Waiʻōhinu (Hawaiian for "Shiny Water") is an unincorporated community and census-designated place (CDP) in the district of Kaʻu on the Big Island of Hawaiʻi, in the U.S. state of Hawaiʻi. Waiʻōhinu is the name of the community as well as the ahupua'a, Native Hawaiian subdivision. As of the 2020 census, the CDP had a population of 198.

==Demographics==
As of the 2020 American Community Survey, Waiʻōhinu had a population of 220 residents, of whom 50 were Native Hawaiian or other Pacific Islanders, 39 were Asian, 31 were white, and 100 were two or more races. 21 residents were Hispanic or Latino of any race.

Historical population
| Census | Pop. | Note | %± |
| 2020 | 198 |  | — |
U.S. Decennial Census

==Location==
Waiʻōhinu is at the far southern tip of the island of Hawaiʻi, on Hawaiʻi Route 11, which is part of the Hawaiʻi Belt Road. It is 57 mi southeast of Kailua-Kona and 32 mi southwest of Hawaiʻi Volcanoes National Park.

Waiohinu's ZIP code is 96772, which it shares with the nearby community of Nāʻālehu.

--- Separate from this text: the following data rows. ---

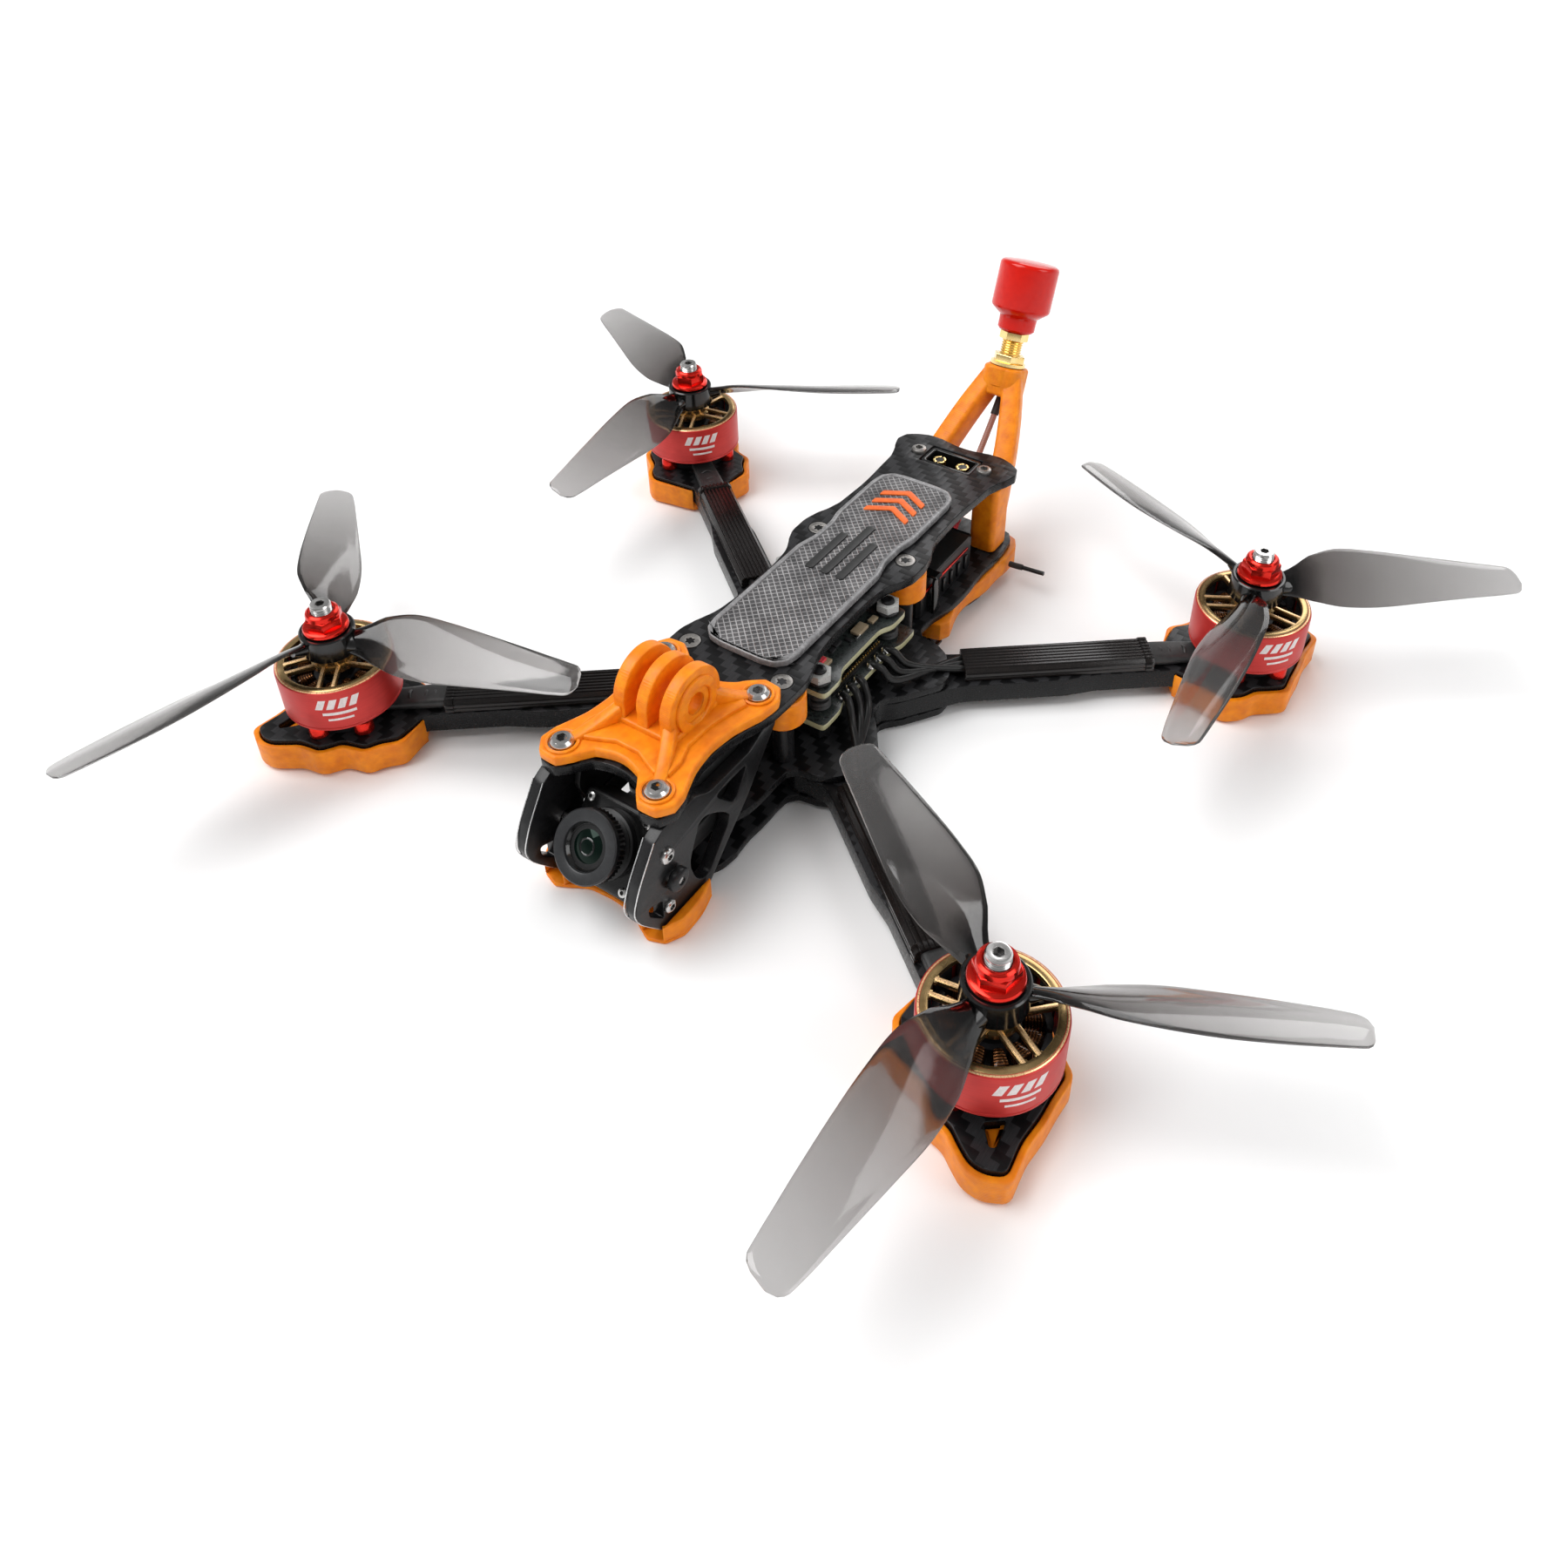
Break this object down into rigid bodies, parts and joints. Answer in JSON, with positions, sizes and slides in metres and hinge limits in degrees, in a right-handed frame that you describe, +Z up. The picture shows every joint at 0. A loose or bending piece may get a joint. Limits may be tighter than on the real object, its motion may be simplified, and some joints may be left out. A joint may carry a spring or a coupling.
{
  "type": "fpv racing drone",
  "caption": "Quadcopter with a carbon plate frame, three-bladed propellers on outrunner motors, a tilting nose camera and a raised antenna mast.",
  "frame": {"origin": "centre of the four motors, on the underside of the bottom plate", "axes": "+Z up, the nose towards -Y, +X towards the drone's left side"},
  "size_m": [0.2945, 0.258, 0.0803],
  "materials": {
    "carbon": "2x2 twill carbon fibre sheet, satin, with milled matt edges",
    "orange_tpu": "printed soft plastic with fine layer lines",
    "black_metal": "black anodised aluminium, bare silver on one chamfer",
    "black_plastic": "moulded black plastic",
    "circuit_board": "black solder mask with pale yellow-green board edges",
    "red_metal": "red anodised aluminium, with turned gold-coloured faces on the bells",
    "copper": "enamelled copper windings on a black stack, over a red foot",
    "smoke_plastic": "clear grey moulded plastic, darker at the root",
    "red_plastic": "glossy red moulded plastic",
    "gold": "gold-plated brass",
    "steel": "bright steel and titanium-grey screw heads",
    "pink_wire": "pinkish brown coaxial cable sleeve",
    "clear_tpu": "clear printed soft plastic with a waffle surface",
    "orange_print": "bright orange printed shapes on the pad"
  },
  "bodies": {
    "frame": {"bottom_plate": "carbon", "mid_plate": "carbon", "top_plate": "carbon", "arm_front_left": "carbon", "arm_front_right": "carbon", "arm_rear_right": "carbon", "arm_rear_left": "carbon", "action_camera_mount": "orange_tpu", "front_bumper": "orange_tpu", "rear_bumper": "orange_tpu", "antenna_mount": "orange_tpu", "arm_guard_front_left": "orange_tpu", "arm_guard_front_right": "orange_tpu", "arm_guard_rear_right": "orange_tpu", "arm_guard_rear_left": "orange_tpu", "camera_plate_left": "black_metal", "camera_plate_right": "black_metal", "video_transmitter": "black_metal", "standoff_front_left": "black_metal", "standoff_front_right": "black_metal", "standoff_rear_right": "black_metal", "standoff_rear_left": "black_metal", "standoff_tail_left": "black_metal", "standoff_tail_right": "black_metal", "xt60_connector": "black_plastic", "receiver_antenna": "black_plastic", "stack_post_front_left": "black_plastic", "stack_post_front_right": "black_plastic", "stack_post_rear_right": "black_plastic", "stack_post_rear_left": "black_plastic", "wire_cover_front_left": "black_plastic", "wire_cover_front_right": "black_plastic", "wire_cover_rear_right": "black_plastic", "wire_cover_rear_left": "black_plastic", "esc_board": "circuit_board", "flight_controller": "circuit_board", "motor_base_front_left": "copper", "motor_base_front_right": "copper", "motor_base_rear_right": "copper", "motor_base_rear_left": "copper", "antenna_radome": "red_plastic", "sma_connector": "gold", "coax_cable": "pink_wire", "battery_pad": "clear_tpu"},
    "camera": {"camera_body": "black_plastic", "camera_lens": "black_plastic", "camera_screw_left": "black_metal", "camera_screw_right": "black_metal"},
    "rotor_front_left": {"motor_bell_front_left": "red_metal", "propeller_front_left": "smoke_plastic", "prop_nut_front_left": "red_metal"},
    "rotor_front_right": {"motor_bell_front_right": "red_metal", "propeller_front_right": "smoke_plastic", "prop_nut_front_right": "red_metal"},
    "rotor_rear_right": {"motor_bell_rear_right": "red_metal", "propeller_rear_right": "smoke_plastic", "prop_nut_rear_right": "red_metal"},
    "rotor_rear_left": {"motor_bell_rear_left": "red_metal", "propeller_rear_left": "smoke_plastic", "prop_nut_rear_left": "red_metal"}
  },
  "joints": [
    {"name": "camera_tilt", "type": "hinge", "parent": "frame", "child": "camera", "pos_m": [0, -0.072, 0.0152], "axis": [-1, 0, 0], "range_deg": [-38, 22]},
    {"name": "rotor_spin_front_left", "type": "hinge", "parent": "frame", "child": "rotor_front_left", "pos_m": [0.0889, -0.06975, 0.02], "axis": [0, 0, 1], "continuous": true},
    {"name": "rotor_spin_front_right", "type": "hinge", "parent": "frame", "child": "rotor_front_right", "pos_m": [-0.0889, -0.06975, 0.02], "axis": [0, 0, 1], "continuous": true},
    {"name": "rotor_spin_rear_right", "type": "hinge", "parent": "frame", "child": "rotor_rear_right", "pos_m": [-0.0889, 0.06975, 0.02], "axis": [0, 0, 1], "continuous": true},
    {"name": "rotor_spin_rear_left", "type": "hinge", "parent": "frame", "child": "rotor_rear_left", "pos_m": [0.0889, 0.06975, 0.02], "axis": [0, 0, 1], "continuous": true}
  ]
}
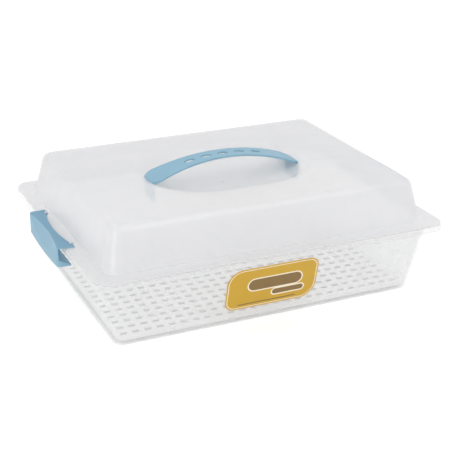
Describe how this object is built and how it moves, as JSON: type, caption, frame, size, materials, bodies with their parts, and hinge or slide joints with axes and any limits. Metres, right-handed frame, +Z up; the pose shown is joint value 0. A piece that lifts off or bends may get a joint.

According to the U.S. Census Bureau, the Waiʻōhinu CDP has an area of 3.5 sqkm, all of it land.

==Landmarks==
Mark Twain visited Waiʻōhinu in 1866 and, legend has it, planted a monkey pod tree (Albizia saman) here. The tree blew down in 1957, but a shoot from it was replanted, and remains growing there today.

Kauahaʻao Church was built in 1888 by Calvinist missionaries in Waiʻōhinu. The historic wooden church building was demolished in April 1998 because of extensive termite damage.

Wong Yuen Store was built in 1914 by Chinese immigrant Wong Yuen. It is currently the only store in operation in Waiʻōhinu.